En soulignant les liens de l'art du tissage et celui de la composition qui s'effectue sur les lignes tendues d'une portée, Nûba d'or et de lumière marie les arts avec pertinence. La célébration des rites musicaux vibre comme une exaltation de la tolérance en rappelant les combinaisons des cultures chrétiennes occidentales avec l'islam oriental dans des chants et des danses ouverts. Glorifiant les sens, le vin, l'extase sensuelle pour accéder à une extase mystique, les musiques arabo-andalouses apparaissent comme des sources motrices de communication religieuses et sociales.

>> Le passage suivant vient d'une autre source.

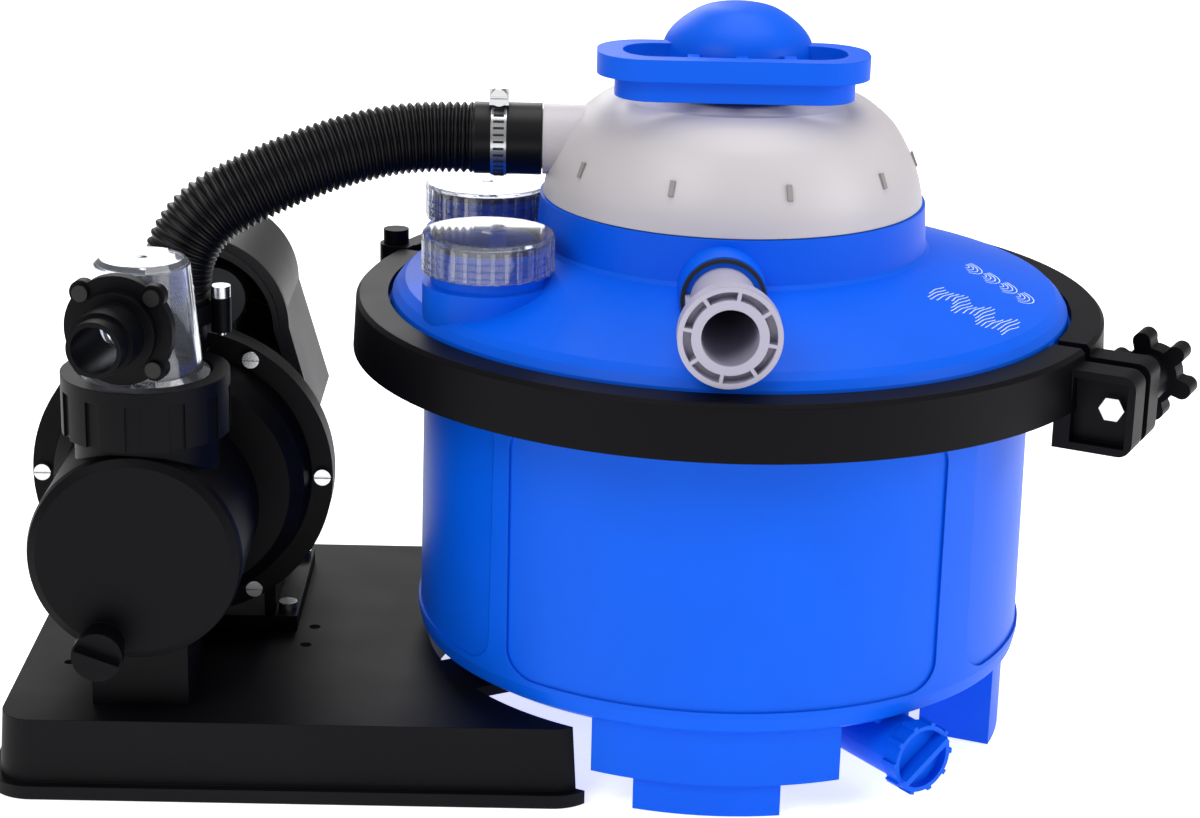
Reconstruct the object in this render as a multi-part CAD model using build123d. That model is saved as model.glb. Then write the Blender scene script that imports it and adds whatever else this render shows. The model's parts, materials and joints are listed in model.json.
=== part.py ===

Nûba d'or et de lumière peut ouvrir des portes d'accès aux profanes et ravir les initiés qui apprécient les références musicales documentées. "Il m'aura fallu une fréquentation plus suivie et une connaissance plus intime de la musique arabo-andalouse, pour comprendre que le sentiment de monotonie et d'immobilité que les musiciens des orchestres d'el Ala marocaine, sagement alignés, inspirent aux profanes, est ignorance ou simple indifférence", commente Izza Genini. "La ferveur de ses mélomanes et de ses défenseurs passionnés ont excité ma curiosité et me conduisent aujourd'hui au désir de partager la beauté, le raffinement et le plaisir de cette musique en la filmant." La concentration des artistes, les rires de jeunes chanteuses en marge des concerts, la ferveur des amateurs éclatent au fil des mélodies. Les paysages marocains sublimés, les pauses aux jets des fontaines, les couchers de soleil, levers de lune ponctuent l'organisation réfléchie des compositions musicales. Car Izza Genini prolonge ses observations avec une poésie personnelle rafraîchissante.